Western Springs Reserve, also known as Western Springs Lakeside Park, consists of a sanctuary for wildlife, surrounding a lake fed by the natural springs. There are walking paths surrounding the lake with bridges going across sections of it. Auckland Zoo, MOTAT and Western Springs Stadium are all situated around the park.

History

The park is the site of a natural freshwater aquifer, where water comes through the surface through cracks in basalt lava flow from Te Tātua a Riukiuta. The aquifer and wetland were traditionally known by the name Te Wai Ōrea to Tāmaki Māori, referring to the eels that lived in the lake. Prior to European settlement, the land was primarily a pūriri lava rock forest ecosystem, a now rare ecosystem consisting of plants growing in a minimal soil environment, growing amongst rock and leaf humus.

In 1877, an earth dam was constructed to create a larger artificial lake, in order to serve as the source of Auckland's drinking water. The Western Springs lake was the source for Auckland's drinking water for the next 30 years.

In 1922, the Auckland Zoo was opened adjacent to the lake, followed by the Western Springs Stadium in 1929 and MOTAT in 1964. During the Depression in the early 1930s, the area adjacent to Motions Road was developed as a camping ground. During World War II, the camping ground was used as a military camp for the United States Armed Forces.
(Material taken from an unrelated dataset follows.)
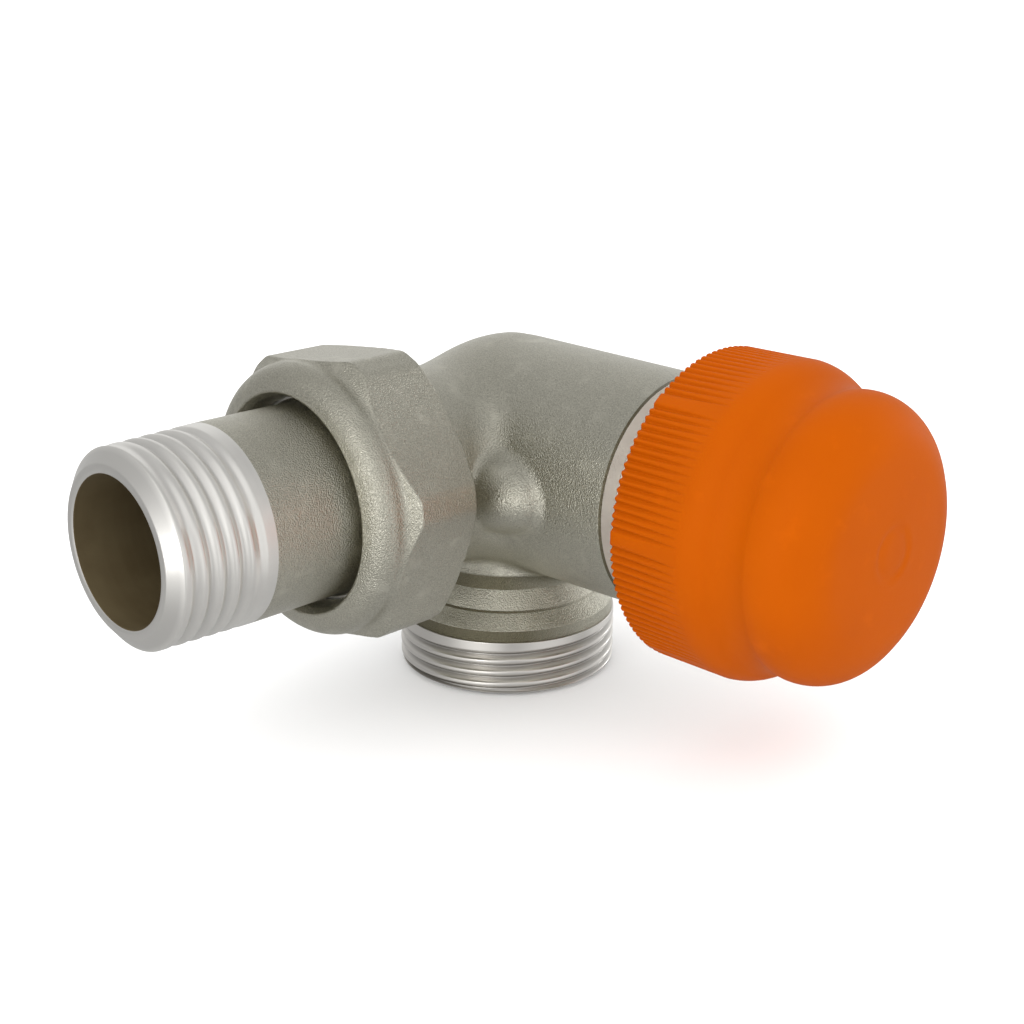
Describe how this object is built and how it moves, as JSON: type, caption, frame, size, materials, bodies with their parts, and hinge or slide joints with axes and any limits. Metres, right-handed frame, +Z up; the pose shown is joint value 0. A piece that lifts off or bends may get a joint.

Afterwards, Western Springs was proposed as a site for an amusement park in 1953, however this did not eventuate due to a lack of funding. In 1961, the Auckland City Council parks department began administering the area, and in 1977 it was officially opened as a public park.

The Fukuoka Garden was developed in the park in 1989, gifted to Auckland by Fukuoka in recognition of their sister city relationship. This garden was officially added to the park in 2017.

Biodiversity

Waterfowl, such as swans, pūkeko and ducks make up a significant proportion of the visible wildlife of the park. While birdfeeding has historically been a large draw for the public to come to the park, this behaviour is being discouraged due to the negative effects this has on the environment.

The park is home to significant numbers of native eels, Anguilla australis and Anguilla dieffenbachii, in addition to a number of pest species such as koi carp. Grass carp were introduced into the lake in 2005, in order to control invasive plant species.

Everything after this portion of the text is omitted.